**EXERCISE AIM:** Your task is to quote exactly the run of lines that starts at the line containing "scene.py on. More parts follow." and ends at the line containing "# storm flap, with", including both.

**AVAILABLE DATA:**
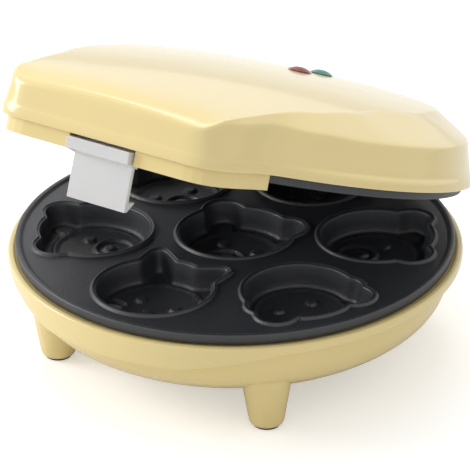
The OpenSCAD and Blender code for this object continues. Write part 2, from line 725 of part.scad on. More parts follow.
module upper_reflector() {
  color([0.78, 0.79, 0.8]) opened() difference() {
    rotate_extrude($fn = 128) polygon([
      [0, pan_top_z], [pan_flat_r, pan_top_z], [pan_r - sheet, pan_side_z],
      [pan_r - sheet, frame_top_z + seat],
      [pan_flange_r, frame_top_z + seat], [pan_flange_r, frame_top_z + seat + sheet],
      [pan_r, frame_top_z + seat + sheet], [pan_r, pan_side_z + 0.4], [pan_flat_r + 0.3, pan_top_z + sheet],
      [0, pan_top_z + sheet]]);
    at_bosses(pan_top_z - 1) cylinder(r = screw_r + 0.2, h = sheet + 2);
    at_cover_bosses() translate([0, 0, frame_top_z - 1]) cylinder(r = cover_boss_r + run, h = crown_h);
  }
}
module upper_plate_screws() {
  color([0.8, 0.8, 0.8]) opened() at_bosses(pan_top_z + sheet + seat) screw(screw_bite + sheet);
}
module cover_screws() {
  color([0.8, 0.8, 0.8]) opened() at_cover_bosses() translate([0, 0, cover_screw_z])
    mirror([0, 0, 1]) screw(frame_top_z - cover_screw_z + screw_bite - 1);
}
control_z = 2 * mirror_z - pod_z + seat;
thermostat_y = -6;
thermostat_r = 8;
thermostat_h = 7;
thermostat_base = [30, 7, 1];
terminal = [0.8, 5, 9];
terminal_x = 5;
module thermostat() {
  color([0.85, 0.83, 0.78]) opened() translate([0, thermostat_y, control_z]) {
    cylinder(r = thermostat_r, h = thermostat_h);
    translate([-thermostat_base[0] / 2, -thermostat_base[1] / 2, 0]) cube(thermostat_base);
    for (s = [-1, 1]) translate([s * terminal_x - terminal[0] / 2, -terminal[1] / 2, 0]) cube(terminal);
  }
}
fuse_y = 12;
fuse_r = 2.1;
fuse_len = 20;
fuse_wire_r = 0.6;
fuse_wire_len = 30;
module thermal_fuse() {
  color([0.9, 0.88, 0.8]) opened() {
    along_x(-fuse_len / 2, fuse_y, control_z + fuse_r) cylinder(r = fuse_r, h = fuse_len);
    along_x(-fuse_wire_len / 2, fuse_y, control_z + fuse_r) cylinder(r = fuse_wire_r, h = fuse_wire_len);
  }
}
module lens(y) {
  ball_r = (lens_r * lens_r + lens_rise * lens_rise) / (2 * lens_rise);
  at_lens(y) {
    intersection() {
      translate([0, 0, lens_rise - ball_r + 0.2]) sphere(r = ball_r);
      translate([0, 0, 0.2]) cylinder(r = lens_r - 0.1, h = lens_rise + 1);
    }
    difference() {
      translate([0, 0, -wall - 1.2]) cylinder(r = lens_seat_r, h = wall + 1.6);
      translate([0, 0, -wall - 2]) cylinder(r = lens_seat_r - 1.2, h = wall + 1.6);
    }
  }
}
module red_lens() {
  color([0.55, 0.08, 0.08]) opened() lens(red_y);
}
module green_lens() {
  color([0.1, 0.5, 0.45]) opened() lens(green_y);
}
lamp_r = 2.4;
lamp_gap = 1.6;
lamp_collar = 1.6;
module lamp(y) {
  h = rim_z + crown_face(0, y) - light_tray_z - light_tray_t - seat - lamp_r - lamp_gap;
  translate([0, y, light_tray_z + light_tray_t + seat]) {
    cylinder(r = lamp_r, h = h);
    translate([0, 0, h]) sphere(r = lamp_r);
  }
}
module red_lamp() {
  color([0.9, 0.5, 0.3]) opened() lamp(red_y);
}
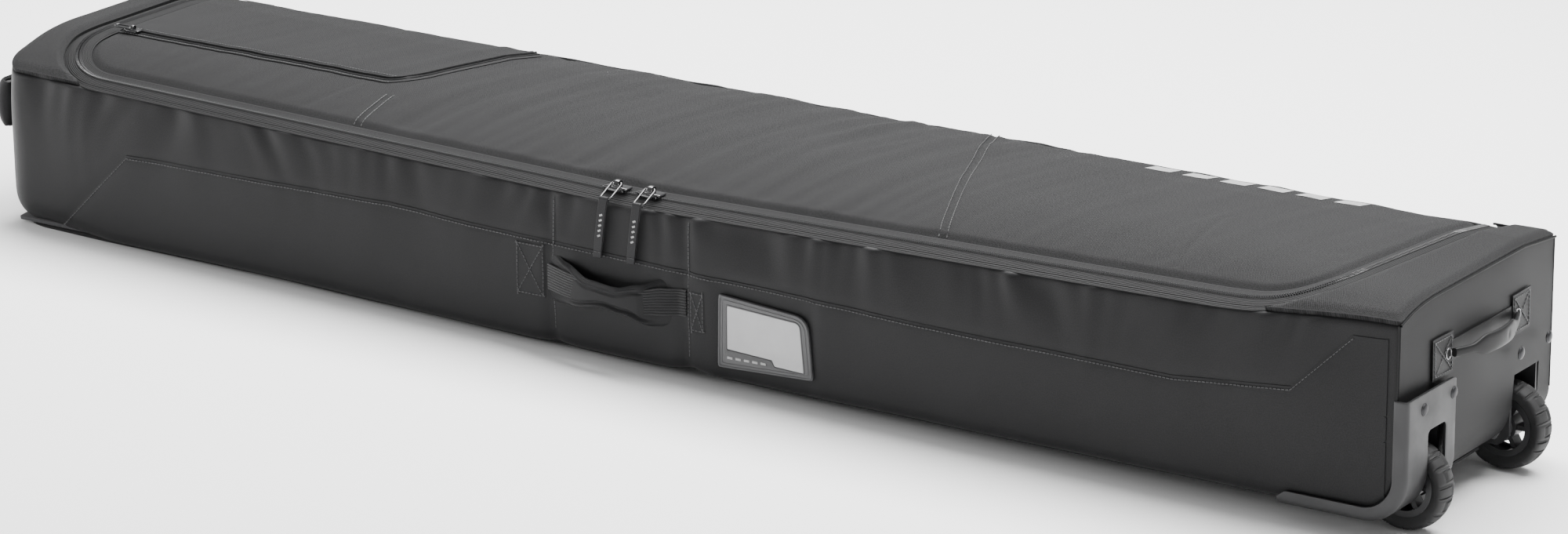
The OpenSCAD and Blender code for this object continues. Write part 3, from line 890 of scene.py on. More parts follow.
def panel_place(u, v):
    y = (2 * u - 1) * (HALF_W - 0.0015)
    if v < 0.22:
        z = TOE_R * (1 - math.cos(v / 0.22 * math.pi / 2))
        x = END_X - TOE_R * (1 - math.sin(v / 0.22 * math.pi / 2))
        return Vector((x, y, z))
    top = top_z(END_X, y) - 0.0012
    return panel_point(y, TOE_R + (top - TOE_R) * (v - 0.22) / 0.78)


end_panel = grid_piece("wheel_end_sheet", 104, 72, panel_place, 0.31, 0.21)
cut_faces(end_panel, over_wheel)
sew(end_panel, panel_cloth, "tub", "end_fabric", "wheel_end_panel", thick=0.003)


def piping(name, points):
    """A thin cord covered in the panel's cloth, along a chain of points."""
    unit = rod(0.0013, 0.004, (0.002, 0, 0), (0, math.pi / 2, 0), 8, end_fill_type="NOTHING")
    piece = run_along(unit, points, 0.004)
    piece.name = name
    return sew(piece, panel_cloth, "tub", "end_fabric")


piping("panel_top_piping", [Vector((END_X + 0.0002, y, top_z(END_X, y) - 0.0006))
                            for y in ((HALF_W - 0.002) * (i / 40 - 1) for i in range(81))])
panel_rise = top_z(END_X, -HALF_W) - 0.002 - TOE_R, top_z(END_X, HALF_W) - 0.002 - TOE_R
for side, label, rise in ((-1, "front", panel_rise[0]), (1, "back", panel_rise[1])):
    piping("panel_%s_piping" % label,
           [Vector((END_X - 0.0006, side * (HALF_W - 0.0014), TOE_R + rise * i / 24)) for i in range(25)])

# ---- Lid pocket -----------------------------------------------------------------------
# A flat pocket is sewn on the far half of the lid. Its coil zip lies beside a folded
# storm flap, with two raised rows along the opening, and turns back before the lid's seam.


def rounded(corners, radius, turns=6):
    """A chain of points with its inner corners rounded."""
    chain = [Vector(corners[0])]
    for a, b, c in zip(corners, corners[1:], corners[2:]):
        a, b, c = Vector(a), Vector(b), Vector(c)
        back, on = (a - b).normalized(), (c - b).normalized()
        reach = min(radius, (a - b).length / 2, (c - b).length / 2)
        for i in range(turns + 1):
            t = i / turns
            chain.append(b + back * reach * (1 - t) ** 2 + on * reach * t ** 2)
    return chain + [Vector(corners[-1])]


def spaced(chain, step):
    """The same chain with points at an even spacing."""
    total = sum((b - a).length for a, b in zip(chain, chain[1:]))
    count = max(2, int(total / step))
    points, walked, i = [], 0.0, 0
    for k in range(count + 1):
        target = total * k / count
        while i < len(chain) - 2 and walked + (chain[i + 1] - chain[i]).length < target:
            walked += (chain[i + 1] - chain[i]).length
            i += 1
        length = (chain[i + 1] - chain[i]).length or 1.0
        points.append(chain[i].lerp(chain[i + 1], clamp((target - walked) / length)))
    return points


def ribbon(name, chain, profile, surface, step=0.005):
    """A strip that follows a chain of points on a surface; profile gives offsets across it and lifts."""
    points = spaced(chain, step)
    sides = []
    for i in range(len(points)):
        way = (points[min(i + 1, len(points) - 1)] - points[max(i - 1, 0)]).normalized()
        sides.append(Vector((way.y, -way.x)))

    def place(u, v):
        i, k = round(u * (len(points) - 1)), round(v * (len(profile) - 1))
        d, lift = profile[k]
        spot = points[i] + sides[i] * d
        return surface(spot.x, spot.y, lift)

    length = step * len(points)
    return grid_piece(name, len(points) - 1, len(profile) - 1, place, length, 0.01)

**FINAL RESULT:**
The OpenSCAD and Blender code for this object continues. Write part 3, from line 890 of scene.py on. More parts follow.
def panel_place(u, v):
    y = (2 * u - 1) * (HALF_W - 0.0015)
    if v < 0.22:
        z = TOE_R * (1 - math.cos(v / 0.22 * math.pi / 2))
        x = END_X - TOE_R * (1 - math.sin(v / 0.22 * math.pi / 2))
        return Vector((x, y, z))
    top = top_z(END_X, y) - 0.0012
    return panel_point(y, TOE_R + (top - TOE_R) * (v - 0.22) / 0.78)


end_panel = grid_piece("wheel_end_sheet", 104, 72, panel_place, 0.31, 0.21)
cut_faces(end_panel, over_wheel)
sew(end_panel, panel_cloth, "tub", "end_fabric", "wheel_end_panel", thick=0.003)


def piping(name, points):
    """A thin cord covered in the panel's cloth, along a chain of points."""
    unit = rod(0.0013, 0.004, (0.002, 0, 0), (0, math.pi / 2, 0), 8, end_fill_type="NOTHING")
    piece = run_along(unit, points, 0.004)
    piece.name = name
    return sew(piece, panel_cloth, "tub", "end_fabric")


piping("panel_top_piping", [Vector((END_X + 0.0002, y, top_z(END_X, y) - 0.0006))
                            for y in ((HALF_W - 0.002) * (i / 40 - 1) for i in range(81))])
panel_rise = top_z(END_X, -HALF_W) - 0.002 - TOE_R, top_z(END_X, HALF_W) - 0.002 - TOE_R
for side, label, rise in ((-1, "front", panel_rise[0]), (1, "back", panel_rise[1])):
    piping("panel_%s_piping" % label,
           [Vector((END_X - 0.0006, side * (HALF_W - 0.0014), TOE_R + rise * i / 24)) for i in range(25)])

# ---- Lid pocket -----------------------------------------------------------------------
# A flat pocket is sewn on the far half of the lid. Its coil zip lies beside a folded
# storm flap, with two raised rows along the opening, and turns back before the lid's seam.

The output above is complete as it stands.